Часть русских земель отошла под власть Литвы для защиты от Орды, и образовалось Великое княжество Литовское и Русское. То есть возникли две равновеликие державы, у которых была одна программа – «собирать под себя» русские земли. Когда границы Великого княжества Литовского и Русского (с одной стороны) и Московской Руси (с другой) сблизились, их отношения стали враждебными.

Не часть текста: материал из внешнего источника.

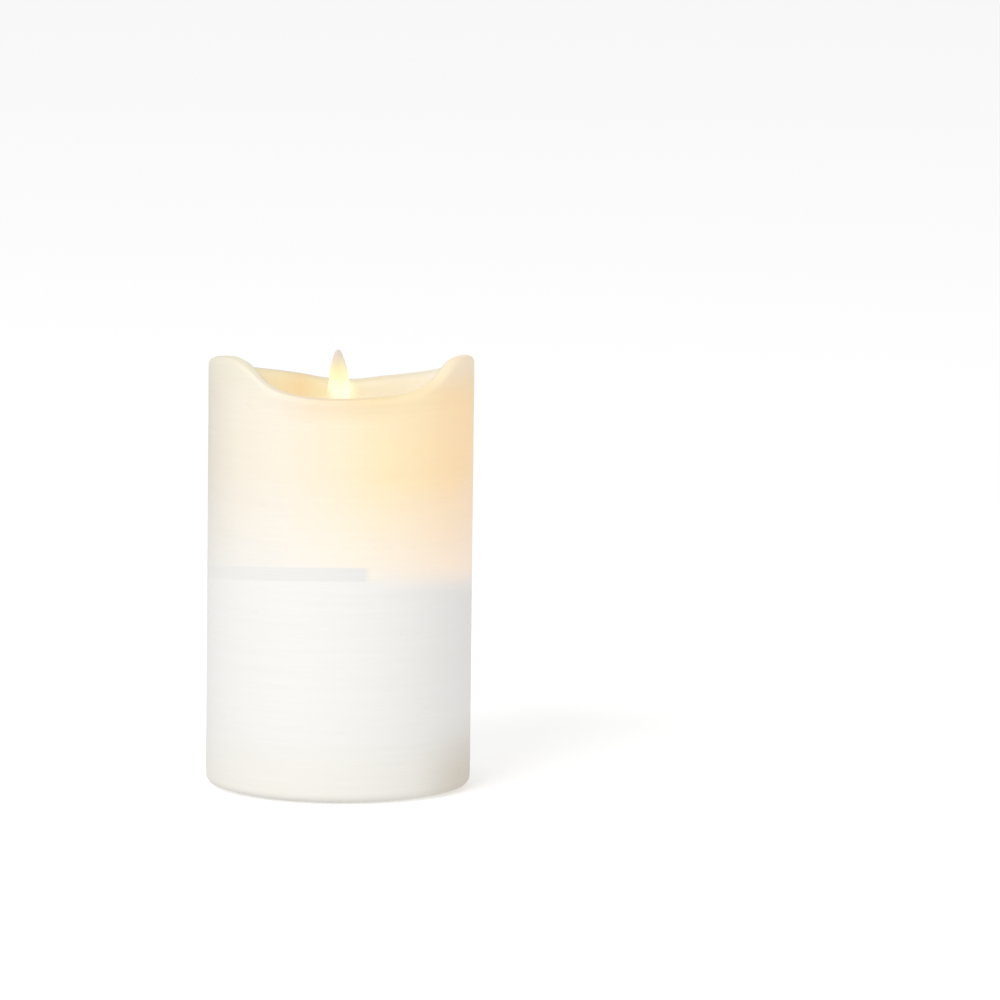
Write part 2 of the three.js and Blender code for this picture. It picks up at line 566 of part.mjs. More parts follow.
place("battery_sleeve", batterySleeve(), "core");
const cellA = place("cell_a", cell(), "cell");
cellA.position.set(-CELL_X, 0, CELL_A_BOTTOM);
const cellB = place("cell_b", cell(), "cell");
cellB.rotation.x = Math.PI;
cellB.position.set(CELL_X, 0, CELL_B_BOTTOM + CELL_LENGTH);
place("contact_positive", topContact(-CELL_X, true), "nickel");
place("contact_negative", topContact(CELL_X, false), "nickel");
const topSpring = place("top_spring", contactSpring(56.4, 54.2), "nickel");
topSpring.position.x = CELL_X;

place("core_drum", coreDrum(), "core");

place("control_board", controlBoard(), "board");
place("control_chip", chip(-7, 30), "chip");
const crystal = roundedPlate(1.5, 1.5, 1.4, 0, 6.5, 5, BOARD_BACK + 1.7);
place("timing_crystal", crystal.translate([0, 0, 26]), "nickel");
place("storage_capacitor", bar(2.5, 14, 22, 8, BOARD_Y - 2.8, 16), "chip");
[[-9, 18], [-4, 18], [10, 36]].forEach(([x, z], i) => place(`resistor_${i + 1}`, resistor(x, z), "chip"));
place("slide_switch_can", switchCan(), "steel");
place("switch_lever", switchLever(), "knob");
place("switch_knob", switchKnob(), "knob");

place("module_cup", moduleCup(), "module");
place("module_cap", moduleCap(), "module");
[-EAR_X, EAR_X].forEach((x, i) => {
  const mesh = place(`module_screw_${i + 1}`, screw(1.9, 1.2, 0.9, 7.6), "steel");
  mesh.rotation.x = Math.PI;
  mesh.position.set(x, 0, 69.3);
});
place("module_board", moduleBoard(), "board");
place("coil_bobbin", coilBobbin(), "chip");
place("coil_winding", coilWinding(), "copper");
place("coil_core", bar(1.25, COIL_BOTTOM + 0.1, COIL_TOP + 0.2, 0, 0, SMALL), "steel");

// The LED and its two leads are built in the plane of azimuth 0, then turned round the axis together.
const ledGroup = new THREE.Group();
ledGroup.rotation.z = turn(LED_AZIMUTH);
candle.add(ledGroup);
const led = place("led", ledBody(), "led", ledGroup);
led.rotation.y = turn(-LED_LEAN);
led.position.set(LED_BASE[0], 0, LED_BASE[1]);
["led_anode", "led_cathode"].forEach((name, i) => {
  const y = (i ? -0.5 : 0.5) * LEAD_PITCH;
  const route = smoothCurve([[8.3, y, MODULE_BOARD_Z + MODULE_BOARD + 0.2], [8.4, y, 76], [7.7, y, 83.8]]);
  place(name, swept(route, 0.3, 5, 4), "steel", ledGroup);
});

place("pivot_wire", barAlongY(PIVOT_WIRE_R, 18, PIVOT_Z), "steel");
place("flame", flame(), "flame");
place("flame_magnet", bar(MAGNET_R, MAGNET_BOTTOM, MAGNET_TOP, 0, 0, 16), "magnet");

// Leads from the top contacts to the control board, and from the board up into the flame module.
const BATTERY_LEAD = [
  [CELL_X, 5.9, 59.4], [8.3, 9.2, 59.2], [9.4, 12.2, 56.6],
  [10.4, 14.8, 50], [10.8, 16.8, 43], [10.8, 18, 40],
];
[["positive", -1, "redWire"], ["negative", 1, "blackWire"]].forEach(([pole, side, tint]) => {
  const route = smoothCurve(BATTERY_LEAD.map(([x, y, z]) => [side * x, y, z]));
  place(`wire_battery_${pole}`, swept(route, 0.5, 12, 6), tint);
});
const moduleWires = [
  ["wire_led_positive", "redWire"], ["wire_led_negative", "blackWire"],
  ["wire_coil_start", "whiteWire"], ["wire_coil_end", "whiteWire"],
];
moduleWires.forEach(([name, tint], i) => {
  const x = 1.3 * (i - 1.5);
  const route = [[x, 18, 38], [x, 16.8, 43], [x, 13.6, 52], [x, 10.8, 58], [x, 8.6, 61.6], [x, 7.2, 64.9]];
  place(name, swept(smoothCurve(route), 0.5, 10, 6), tint);
});

export default candle;
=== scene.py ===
"""Flameless wax pillar candle: the looks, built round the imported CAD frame.

Metres, +Z up, -Y is the front. Outlines are in millimetres until they become meshes.
"""

import json
import math

import bmesh
import bpy
from mathutils import Matrix, Vector, noise


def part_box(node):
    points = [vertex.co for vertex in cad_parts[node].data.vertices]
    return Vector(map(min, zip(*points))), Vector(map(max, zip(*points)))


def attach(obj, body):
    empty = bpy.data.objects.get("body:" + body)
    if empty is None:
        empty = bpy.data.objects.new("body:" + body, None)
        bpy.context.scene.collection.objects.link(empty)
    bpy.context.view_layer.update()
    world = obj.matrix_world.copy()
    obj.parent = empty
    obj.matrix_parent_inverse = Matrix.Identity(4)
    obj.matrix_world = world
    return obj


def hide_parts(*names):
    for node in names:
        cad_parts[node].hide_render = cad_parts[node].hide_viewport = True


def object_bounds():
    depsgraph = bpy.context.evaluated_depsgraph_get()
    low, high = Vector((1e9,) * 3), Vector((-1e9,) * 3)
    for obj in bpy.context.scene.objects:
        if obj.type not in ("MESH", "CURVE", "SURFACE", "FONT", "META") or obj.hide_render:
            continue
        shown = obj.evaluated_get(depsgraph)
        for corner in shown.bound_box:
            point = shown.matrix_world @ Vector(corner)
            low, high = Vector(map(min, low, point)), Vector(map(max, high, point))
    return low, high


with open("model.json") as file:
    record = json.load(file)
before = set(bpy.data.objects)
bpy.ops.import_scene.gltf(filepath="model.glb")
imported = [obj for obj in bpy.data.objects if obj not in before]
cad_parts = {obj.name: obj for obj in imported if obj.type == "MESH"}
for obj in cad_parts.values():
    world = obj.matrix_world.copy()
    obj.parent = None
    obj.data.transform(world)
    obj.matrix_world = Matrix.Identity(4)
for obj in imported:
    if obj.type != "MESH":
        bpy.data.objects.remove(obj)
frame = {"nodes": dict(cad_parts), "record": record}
cad_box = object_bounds()

MM = 0.001
WAX_R = round(cad_box[1].x / MM, 2)  # outer radius of the wax
RECORD = frame["record"]
BODY_OF = {node: body for body, nodes in RECORD["behaviour"]["bodies"].items() for node in nodes}

# ------------------------------------------------------------------ camera
CAMERA_PLACE = Vector((0, -1.93, 0.336))
CAMERA_LENS = 244.2
CAMERA_AIM = Vector((0.0458, 0, 0.0825))  # right of the candle, which puts it left of the centre and low
CAMERA_ROLL = math.radians(0.68)


def make_camera():
    data = bpy.data.cameras.new("camera")
    data.lens = CAMERA_LENS
    camera = bpy.data.objects.new("camera", data)
    bpy.context.scene.collection.objects.link(camera)
    camera.location = CAMERA_PLACE
    look = (CAMERA_AIM - CAMERA_PLACE).to_track_quat("-Z", "Y")
    camera.rotation_mode = "QUATERNION"
    camera.rotation_quaternion = look @ Matrix.Rotation(CAMERA_ROLL, 3, "Z").to_quaternion()
    bpy.context.scene.camera = camera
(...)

Говорить на эту тему надо осторожно, потому что ученые до сих пор не пришли к однозначному мнению. Мы не знаем, кто был инициатором государства, которое позднее стало называться просто Литвой – славяне или балты, не знаем, как договорилась между собой литовская и русская знать. Поэтому борьбу Литвы и Северо-Восточной Руси трудно обозначить знаком плюс или минус. Москва считала Литву захватчиком исконно русских земель, а Великое княжество Литовское и Русское было уверено, что также имеет полное право быть «собирателем» русских земель, тем более, что девять десятых частей населения этого государства было русским (это предки нынешних белорусов, украинцев и части великороссов). Литовцы и жмудины составляли в этом государстве меньшинство, но меньшинство привилегированное.

Создателем единого Литовско-Русского государства был князь Миндовг (1230–1263 гг.) Миндовг присоединил к Литве многие русские западные земли. Вместе с тем литовский князь нанес два серьезных поражения ордынцам. После этого Орда стала надолго заклятым врагом Литвы. Миндовг был язычником. В надежде защититься от Ливонских рыцарей он завязал контакты с Римом и основал в Литве католическое епископство.

После смерти Миндовга начались усобицы, литовские феодалы дрались за власть. Война продолжалась тридцать лет, пока княжеская власть не узаконилась. Истинного расцвета Литва достигла при великом князе Гедимине (1315–1341 гг.). Гедимин был яркой личностью, замечательным воином и мудрым политиком. Он основал город Вильно и сделал его столицей Великого княжества Литовского и Русского.

Гедимин расширял свои владения разными путями. Во-первых, он присоединял к Литве русские земли за счет родственных связей и браков с русскими княжнами и добровольного присоединения русских князей, надеющихся под властью Литвы найти защиту от Золотой Орды. Но наибольшее количество земель было присоединено путем завоеваний. К Литве отошли Полоцк, Минск, Витебск… На очереди были Галицкая земля и Волынь. Галицию Гедимину захватить не удалось, она со временем досталась полякам, а вот Киев Литва победила. Летопись сообщает, что битва произошла на реке Ирпень в 1321 г., со временем киевские князья стали «подручными» Гедимина.

В борьбе с Москвой за великокняжеский стол тверские князья тоже искали зашиты у Литвы. Искал помощи у Литвы и Великий Новгород. Когда Иван Данилович Калита решил повысить дань новгородцам, они позвали себе в защитники Гедимина. Тот охотно откликнулся на зов новгородцев, и в 1333 году в Новгороде появился молодой князь Наримунт (сын Гедимина). Новгородцы приняли его с подобающими почестями и дали во владение Орешек на Неве, Карелу и еще кой-какие земли.

Видя воинственное поведение новгородцев, Калита отбыл в Орду, но, видимо, не договорился о военной помощи. Вопрос о дани был решен мирно, и Наримут отбыл в Литву.

После смерти Гедимина литовско-русский трон заняли два его сына: Отльгерд и Кейстут. Они разделили сферы влияния, Кейстут управлял коренной Литвой и Жмудью, отражая нападения крестоносцев, а Ольгерд имел дела с Русью, и деловые, и военные. Он продолжал дело Гедимина – «собирал под себя русские земли». Братья очень разнились по характеру. Отльгерд был православным, его родила русская мать, два раза он был женат на русских княжнах. Кейстут же был типичный литовец, яростный язычник, женатый на бывшей жрице Бируте. Он был отважен, успешно воевал с крестоносцами и стал героем народного эпоса.